This gives me three lists, x1, x2, and x3, each of, say, size 20.

Now, I do:

zipall = zip(x1, x2, x3)

However, when I do:

print "len of zipall %s" % len(zipall)

I get 20, which is not what I expected. I expected three. I think I am doing something fundamentally wrong.

When you zip() together three lists containing 20 elements each, the result has twenty elements. Each element is a three-tuple.

See for yourself:

In [1]: a = b = c = range(20)

In [2]: zip(a, b, c)
Out[2]: 
[(0, 0, 0),
 (1, 1, 1),
 ...
 (17, 17, 17),
 (18, 18, 18),
 (19, 19, 19)]

To find out how many elements each tuple contains, you could examine the length of the first element:

In [3]: result = zip(a, b, c)

In [4]: len(result[0])
Out[4]: 3

Of course, this won’t work if the lists were empty to start with.

zip takes a bunch of lists likes

a: a1 a2 a3 a4 a5 a6 a7...
b: b1 b2 b3 b4 b5 b6 b7...
c: c1 c2 c3 c4 c5 c6 c7...

and “zips” them into one list whose entries are 3-tuples (ai, bi, ci). Imagine drawing a zipper horizontally from left to right.

In Python 2.7 this might have worked fine:

>>> a = b = c = range(20)
>>> zip(a, b, c)

But in Python 3.4 it should be (otherwise, the result will be something like <zip object at 0x00000256124E7DC8>):

>>> a = b = c = range(20)
>>> list(zip(a, b, c))

zip creates a new list, filled with tuples containing elements from the iterable arguments:

>>> zip ([1,2],[3,4])
[(1,3), (2,4)]

I expect what you try to so is create a tuple where each element is a list.

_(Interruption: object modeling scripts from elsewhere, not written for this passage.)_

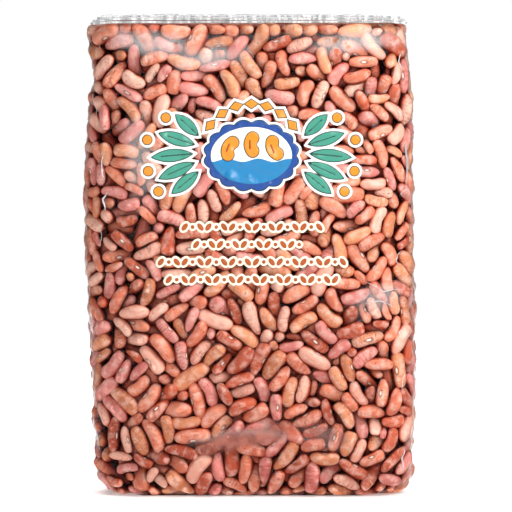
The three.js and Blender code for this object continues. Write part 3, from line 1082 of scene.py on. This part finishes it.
def buildMouth():
    # folded layers with rounded corners and rolled edges; all share one slow wave and each has a finer one
    # of its own, and the fold lines of the tucked ends run in from the corners
    sheets = []
    for number, layer in enumerate(mouth["sheets"]):
        halfWidth, nearEdge = layer["halfWidth"], layer["front"]
        reach = layer["back"] - nearEdge
        along, up = np.meshgrid(edged(2 * halfWidth, 120), edged(reach, 22))
        fromX = np.minimum(along, 2 * halfWidth - along)
        fromY = np.minimum(up, reach - up)
        cut = mouth["corner"] * (1 - np.sqrt(1 - (1 - np.minimum(fromY / mouth["corner"], 1)) ** 2))
        px = (along - halfWidth) * (1 - cut / halfWidth)
        wander = relief(px, fromY * 0, mouth["near"], 200 + number)
        farWander = relief(px, fromY * 0, mouth["far"], 240 + number) + layer["turn"] * px
        py = nearEdge + up + wander * (1 - up / reach) + farWander * up / reach
        fromEdge = np.minimum(fromX, fromY)
        slow = relief(px, py, mouth["slow"], 5)
        fine = relief(px, py, mouth["fine"], 210 + number)
        tuck = np.abs(np.abs(2 * up / reach - 1) - (1 - fromX / mouth["tuck"]))
        fold = np.exp(-(tuck * 12) ** 2) * (fromX < mouth["tuck"])
        droop = mouth["droop"][0] * np.exp(-((fromX / mouth["droop"][1]) ** 2))
        pz = layer["middle"] + slow + fine - droop + mouth["foldHeight"] * fold
        creased = smooth(0.45, 0.8, relief(px * 0.4, py, mouth["creases"], 220 + number))
        rim = (mouth["edgeHaze"] - mouth["haze"]) * np.exp(-fromEdge / 1.1)
        haze = mouth["haze"] + rim + mouth["foldHaze"] * fold + mouth["creaseHaze"] * creased
        middle = np.stack([px + mouth["shift"], py, pz], -1) * mm
        half = rolled(fromEdge, layer["thick"]) * mm
        sheets.append(sheetMesh(middle, half, np.clip(haze, 0, 1), np.array([0, 0, 1.0])))
    return stacked("foldedMouth", sheets, clearFilm(
        "foldedFilm", filmLooks["foldedShine"], filmLooks["foldedEdge"]))


def smoothedSunk(passes=6):
    # the film's depth without the beans' bumps: what a stiff seam lying over them follows
    level = filmSunk.copy()
    for _ in range(passes):
        level = (np.roll(level, 1, 1) + np.roll(level, -1, 1) + level) / 3
        level[1:-1] = (level[:-2] + level[2:] + level[1:-1]) / 3
    return level


def buildSeam():
    # the lengthwise seam: a sealed strip of two sheets that lies flat along the middle of the back, with
    # fine ribs across its sealed middle
    level = smoothedSunk()
    width, length = 2 * seam["halfWidth"], seam["to"] - seam["from"]
    sheets = []
    for number, (stand, thick) in enumerate(seam["sheets"]):
        u, v = np.meshgrid(edged(width, 9), edged(length, 420))
        fromEdge = np.minimum(np.minimum(u, width - u), np.minimum(v, length - v))
        u, v = u - seam["halfWidth"], v + seam["from"]
        sway = relief(v, v * 0, seam["sway"], 40) + 0.5 * number
        column = seam["column"] - (u + sway) * mm / girth
        climb = wallStart + v * mm - bag["footRound"]
        bare = wallPlace(column, climb)
        _, out = wallDepth(bare)
        lift = stand + relief(u, v, seam["lift"], 60 + number)
        middle = bare + out * (lift * mm - onNet(level, column, climb) * seam["follows"])[..., None]
        ribbed = 0.5 + 0.5 * np.sin(2 * math.pi * v / seam["ribs"])
        sealed = 1 - smooth(0.55, 0.75, np.abs(u) / seam["halfWidth"])
        rim = (seam["edgeHaze"] - seam["haze"]) * np.exp(-fromEdge / 0.7)
        haze = seam["haze"] + rim + seam["ribHaze"] * ribbed * sealed
        haze = haze * (0.75 + relief(u * 0.5, v, seam["breaks"], 66))
        half = rolled(fromEdge, thick) * mm
        sheets.append(sheetMesh(middle, half, np.clip(haze, 0, 1), out))
    return stacked("backSeam", sheets, clearFilm("sealedSeam", filmLooks["seamShine"]))


def onFilm(x, z, lift, face=front):
    # the point of the film at a place across and up on the front or the back, lifted off it
    halfWidth, halfDepth = halfSizes(x, z)
    n = bag["squareness"]
    y = face * halfDepth * (1 - np.minimum(np.abs(x / halfWidth), 1) ** n) ** (1 / n)
    column, climb = filmPlace(np.stack([x, y, z], -1))
    _, out = wallDepth(wallPlace(column, climb))
    points = np.stack([onNet(filmPoints[..., axis], column, climb) for axis in range(3)], -1)
    return points + out * np.expand_dims(lift, -1), out


# Pleats: narrow folds of spare film that stand off the corners, most of them set by rule
pleats = {
    "own": [  # the face, the line as for a crease, and the half width
        (front, [(84.2, 194), (85.6, 184), (84.6, 170)], 1.1),
        (front, [(83.4, 213), (84, 203)], 0.45),
        (front, [(81.6, 238), (82, 228)], 0.4),
        (front, [(-79.8, 187), (-80.6, 180), (-79.6, 174)], 0.35),
        (front, [(-78, 167), (-80, 163), (-79, 157)], 0.4),
        (front, [(63, 118), (72, 113), (80, 114)], 0.3),
        (front, [(62, 106), (70, 108), (79, 104)], 0.3)],
    "heights": np.linspace(18, 240, 7),  # about where each corner has one
    "unevenly": 8,
    "highest": 252,
    "across": (80, 84),
    "length": (5, 20),
    "width": (0.12, 0.32),
    "sway": 1.6,
    "bow": (0.5, [(4, 9), (6, 14)]),
    "breaks": (0.5, [(3, 8), (5, 12)]),
    "stand": (0.12, 0.55),  # how far its lying and its free edge stand off the film
    "thick": 0.16,
    "haze": (0.3, 0.4),  # in its middle, and what its edges have besides
}


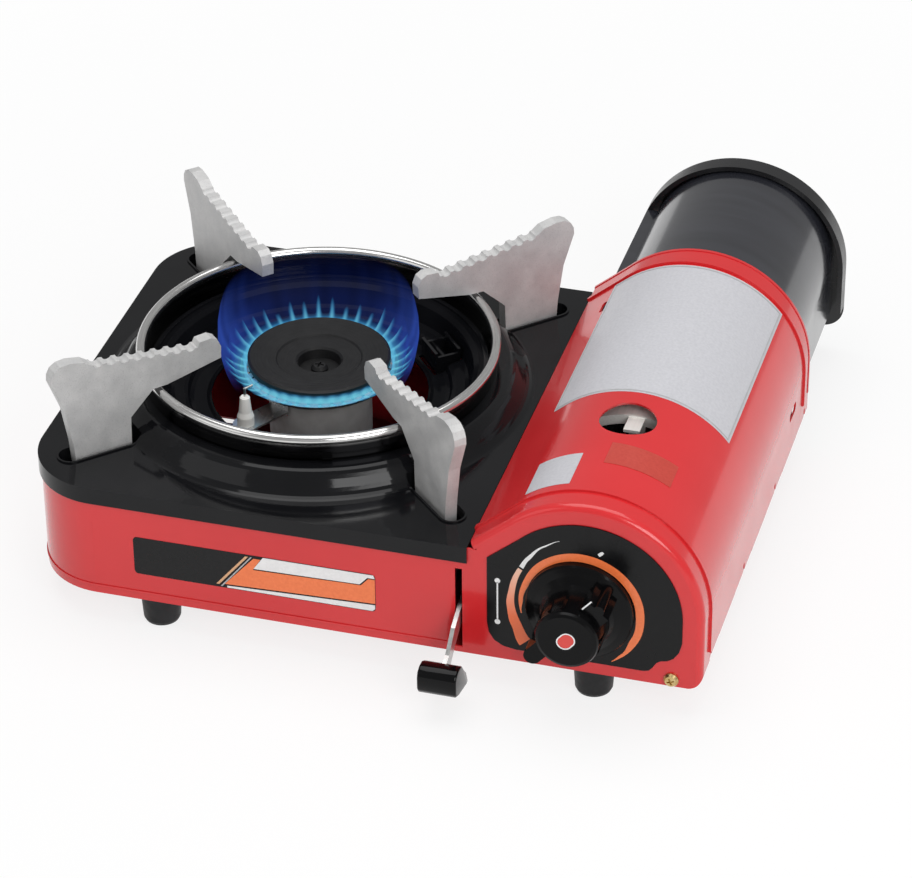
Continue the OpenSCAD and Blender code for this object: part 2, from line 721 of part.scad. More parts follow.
lead_d = 2.2;
lead_sides = 8;
lead_points = [
    [piezo_x, piezo_y + 33, piezo_z], [piezo_x, piezo_y + 38, piezo_z], [piezo_x - 2, piezo_y + 45, 41],
    [99, -37, 40], [94, -28, 39], [87, -22, 38], [79, -20, 38], [68, -22, 37], [52, -28, 35],
    [34, -36, 34], [16, -42, 34], [0, -45, 34], [-12, -43, 36], [-18, -38, 40],
    [electrode[0], electrode[1], 44], [electrode[0], electrode[1], electrode_low]];

// points of the lead's centre line, rounded between the chosen points
function catmull(p0, p1, p2, p3, t) =
    0.5 * (2 * p1 + (p2 - p0) * t + (2 * p0 - 5 * p1 + 4 * p2 - p3) * t * t
    + (3 * p1 - p0 - 3 * p2 + p3) * t * t * t);
lead_n = len(lead_points);
lead_path = [for (i = [0:lead_n - 2]) for (k = [0:2])
    catmull(lead_points[max(i - 1, 0)], lead_points[i], lead_points[i + 1],
        lead_points[min(i + 2, lead_n - 1)], k / 3), lead_points[lead_n - 1]];

module igniter_lead() {
    m = len(lead_path);
    dir = [for (i = [0:m - 1]) let (d = lead_path[min(i + 1, m - 1)] - lead_path[max(i - 1, 0)]) d / norm(d)];
    side = [for (i = [0:m - 1]) let (s = cross(dir[i], [0.31, 0.17, 0.93])) s / norm(s)];
    up = [for (i = [0:m - 1]) cross(side[i], dir[i])];
    rings = [for (i = [0:m - 1]) for (k = [0:lead_sides - 1])
        let (a = 360 * k / lead_sides) lead_path[i] + (cos(a) * side[i] + sin(a) * up[i]) * lead_d / 2];
    walls = [for (i = [0:m - 2]) for (k = [0:lead_sides - 1]) let (n = (k + 1) % lead_sides)
        each [[i * lead_sides + k, (i + 1) * lead_sides + k, (i + 1) * lead_sides + n],
              [i * lead_sides + k, (i + 1) * lead_sides + n, i * lead_sides + n]]];
    first = [for (k = [1:lead_sides - 2]) [0, k, k + 1]];
    last = [for (k = [1:lead_sides - 2]) let (b = (m - 1) * lead_sides) [b, b + k + 1, b + k]];
    color([0.85, 0.85, 0.82]) place() polyhedron(points = rings, faces = concat(walls, first, last));
}

module igniter_electrode() {
    // white ceramic insulator with a wide collar and a stepped tip
    color([0.95, 0.95, 0.93]) place() translate([electrode[0], electrode[1], 0]) rotate_extrude($fn = 32) polygon([
        [0, electrode_low], [2.2, electrode_low], [2.2, plate_z - 6], [3.4, plate_z - 5], [3.4, plate_z + 1],
        [2.6, plate_z + 3], [2, electrode_top - 0.6], [1.4, electrode_top], [0, electrode_top]]);
}

module electrode_wire() {
    color([0.6, 0.6, 0.6]) place() translate([electrode[0], electrode[1], electrode_top]) {
        cylinder(r = 0.5, h = 3.5, $fn = 16);
        translate([0, 0, 3.2]) rotate([0, 90, 58.8]) cylinder(r = 0.5, h = 4, $fn = 16);
    }
}

module electrode_bracket() {
    // folded clip from the burner's wall to the insulator
    a = atan2(electrode[1], electrode[0]);
    r = norm(electrode);
    color([0.8, 0.8, 0.78]) place() rotate([0, 0, a]) difference() {
        union() {
            block([20.5, -5, plate_z - 5], [21.3, 5, plate_z + 3.5]);
            block([20.5, -5, plate_z - 3.6], [r + 1, 5, plate_z - 3.6 + sheet]);
            translate([r, 0, plate_z - 3.6]) cylinder(r = 5.2, h = sheet, $fn = 48);
        }
        translate([r, 0, plate_z - 6]) cylinder(r = 3.45, h = 4, $fn = 48);
    }
}

// ---------- heat panel and partition ----------

heat_deg = 40;
heat_r = 47;

module heat_panel() {
    z = plate_z - 6;
    color([0.08, 0.08, 0.09]) place() rotate([0, 0, heat_deg]) translate([heat_r, 0, 0]) {
        // open box that stands up through the pan
        block([0, -7, z], [11, 7, z + 1.2]);
        block([0, -7, z], [1.2, 7, z + 10]);
        block([9.8, -7, z], [11, 7, z + 10]);
        block([0, -7, z], [11, -5.8, z + 8]);
        block([0, 5.8, z], [11, 7, z + 8]);
        // foot that stands on the tray
        block([4, -7, floor_z], [5.2, 7, z + 0.5]);
        block([-2, -7, floor_z], [5.2, 7, floor_z + 1.2]);
        // small rod across the box
        translate([5.4, -6, z + 5]) rotate([-90, 0, 0]) cylinder(r = 1.3, h = 12, $fn = 32);
    }
}

module partition() {
    y0 = face_y + sheet;
    y1 = rear_y - sheet;
    x = part_x;
    color([0.7, 0.7, 0.68]) place() difference() {
        union() {
            block([x, y0, floor_z], [x + sheet, y1, plate_z - pocket_h - gap]);
            block([x - 8, y0, floor_z], [x + sheet, y1, floor_z + sheet]);
        }
        // window for the mixing tube
        rod_x(x * tan(mix_deg), mix_z, mix_r + 4, x - 1, x + 2);
        // hole for the igniter's lead
        rod_x(-20, 38, 3, x - 1, x + 2);
    }
}

// ---------- lock lever ----------

module lever_section() {
    // drawn in Y and Z: hub, arm for the carriage, strip through the slot
    translate([pivot_y, pivot_z]) circle(r = 5.5, $fn = 48);
    polygon([
        [pivot_y - 3, pivot_z + 4.4], [face_y + 2, pivot_z - 5], [face_y - 8, pivot_z - 9.5],
        [face_y - 16, pivot_z - 16.5], [face_y - 23, pivot_z - 18.5], [face_y - 23, pivot_z - 22.5],
        [face_y - 14, pivot_z - 22], [face_y - 8, pivot_z - 17.5], [face_y + 1, pivot_z - 13],
        [pivot_y + 1, pivot_z - 5.3]]);
    translate([pivot_y - 3.2, pivot_z]) square([6.4, arm_h]);
    translate([pivot_y, pivot_z + arm_h]) circle(r = 3.2, $fn = 32);
}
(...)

Source: My Blog Post (better formatting)

Example

numbers = [1,2,3]
letters = 'abcd'

zip(numbers, letters)
# [(1, 'a'), (2, 'b'), (3, 'c')]

Input

Zero or more iterables [1] (ex. list, string, tuple, dictionary)

Output (list)

1st tuple = (element_1 of numbers, element_1 of letters)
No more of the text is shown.